As Leituras do Pedro: Ao contrário do
que é habitual neste tipo de banda desenhada editorial, tens um
traço bastante trabalhado e aplicas-lhe cor. Quanto tempo levas a
escrever e a desenhar cada página?
Marco Mendes: A mais rápida que
fiz demorou 2 horas. A mais lenta vários dias. Em média 4 a 6
horas.
As Leituras do Pedro: Crias cada
página diariamente ou tens algumas de reserva para eventuais
‘brancas’?
Marco Mendes: Tinha uma reserva de
meia dúzia delas, agora não. Desenho todos os dias. Muitas vezes
antes de me sentar à mesa não imagino o que vou fazer, mas algo tem
de sair.
As Leituras do Pedro: Recebes
sugestões de amigos?
Marco Mendes: Constantemente. Mas
com a excepção da Esra, a minha companheira, nunca são
aproveitáveis. Da Esra já aproveitei uma ou outra. Só é pena não
mas entregar logo desenhadas!
As Leituras do Pedro: Tens tido
reacções ao Diário Rasgado?
Marco Mendes: Os meus familiares,
amigos e alunos dizem que gostam e seguem atentamente. As outras
pessoas não sei, mas espero que no geral gostem.
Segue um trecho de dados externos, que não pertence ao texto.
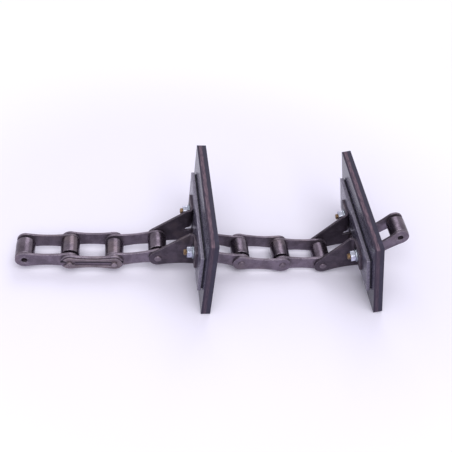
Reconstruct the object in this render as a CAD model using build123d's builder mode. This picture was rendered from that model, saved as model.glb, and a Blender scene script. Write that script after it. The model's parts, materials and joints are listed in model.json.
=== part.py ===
from build123d import *
import math
import os

# Nine links of a roller conveyor chain with two bolted rubber paddles, as it lies on a flat floor.
#
# Each piece is drawn in its link's own frame: the left pin's axis is the origin, X runs to the right pin,
# Y across the chain and Z away from the sprocket side. The row frame, in which the links stand, has its
# origin at the bottom centre of the whole length. Sizes are millimetres, angles degrees. "Back" is the +Y
# side of the chain and "front" the -Y side, where the spring clip is.

# ---------------------------------------------------------------- chain
PITCH = 41.4            # pin to pin
INNER_WIDTH = 22.23     # between the inner plates
PLATE_H = 17.3          # link plate height over the heads
WAIST_H = 13.4          # link plate height at mid length
PLATE_T = 2.4
SIDE_GAP = 0.5          # running gap between an inner and an outer plate
PIN_D = 5.74
BUSH_D = 8.9
RUNNING = 0.06          # radial running clearance of pin in bush and bush in roller
RIVET_D = 6.8           # upset pin end
RIVET_H = 1.0
RIVET_BEVEL = 0.45
ROLLER_D = 17.78
ROLLER_PLAY = 3.2       # inner width less the roller's length
ROLLER_REST = 0.2       # gap left on the side to which a roller has slid
ROLLER_BEVEL = 0.7
# ---------------------------------------------------------------- spring clip of the connecting link
CLIP_T = 1.2
CLIP_HEAD_H = 14.2      # clip height round the pins
CLIP_WAIST_H = 10.6
CLIP_PASS = 0.1         # clearance of the slot over a pin's tail
CLIP_NECK_H = 3.2       # gap where the legs close behind the left pin
CLIP_NECK_END = 5.0     # neck to left pin
CLIP_MOUTH_H = 9.0      # gap between the flared lips
GROOVE_D = 4.5          # pin groove that seats the clip
GROOVE_W = 1.3
PIN_TAIL = 2.0          # pin beyond the groove
# ---------------------------------------------------------------- attachment plates
BEND_R = 3.5            # inside radius of the bend
TAB_FACE = 34.1         # tab face that carries the paddle, from the left pin
TAB_BOTTOM = 11.0       # above the pin line
TAB_TOP = 32.3
TAB_REACH = 39.7        # tab end from the chain's middle plane
TAB_CORNER_R = 3.0
RELIEF_R = 3.4          # punched relief under the bend
RELIEF_LEAD = 1.6       # relief centre ahead of the bend line
# ---------------------------------------------------------------- paddle, backing plate and fasteners
PADDLE_W = 134.6
PADDLE_H = 92.7
PADDLE_T = 8.8
PADDLE_BOTTOM = -21.6   # from the pin line
PADDLE_CORNER_R = 1.5
SEAT_T = 1.1            # raised seat moulded on the paddle
SEAT_INSET = 1.2
BACKING_W = 114.6
BACKING_H = 44.0
BACKING_T = 3.2
BACKING_BOTTOM = 0.9
NOTCH_W = 39.0          # chain passage through paddle and backing plate
NOTCH_TOP = 14.6
NOTCH_R = 3.0
BOLT_D = 6.0
BOLT_HOLE_D = 6.6
BOLT_Y = 27.0
BOLT_Z = 20.7
BOLT_TAIL = 2.7         # thread beyond the nut
BOLT_POINT = 0.6        # chamfer at the thread's end
HEX_AF = 10.0           # nut and head across flats
HEX_TURN = 15.0         # how far the hexagons were left turned
NUT_H = 5.0
HEAD_H = 4.0
NUT_WASHER_D = 12.5
HEAD_WASHER_D = 18.0
WASHER_T = 1.6
# ---------------------------------------------------------------- how the chain lies: slope of each link
SLOPES = {
    "inner1": 0.1, "clip2": -0.3, "inner3": 9.0, "attach4": 1.3, "inner5": -11.2,
    "outer6": -3.1, "inner7": -0.5, "attach8": 14.9, "inner9": 42.3,
}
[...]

(versão integral da entrevista que
serviu de base ao texto publicado no Jornal de Notícias de 14 de Agosto de 2018; imagens
seleccionadas e disponibilizadas pelo autor; fotos da autoria de
Júlio Moreira; clicar num,as e noutras para as aproveitar em toda a
sua extensão)
Sabendo que o jornal precisa vender, (nomeadamente a sua versão de papel), é uma pena não haver (eu não consegui encontrar) um link para o "diario rasgado" no site do JN.
ResponderEliminarNo mais, de todas as BD desta parceria que consegui ler (neste e em outros blogs), percebo que as temáticas são muito variadas. O que provavelmente permitirá ter uma adesão maior do que se sempre limitada ao humor (mesmo que muitas vezes o humor seja amargo).
Parabés aos dois (JN e Marco Mendes) e que a parceria se prolongue por muitos e proveitosos anos.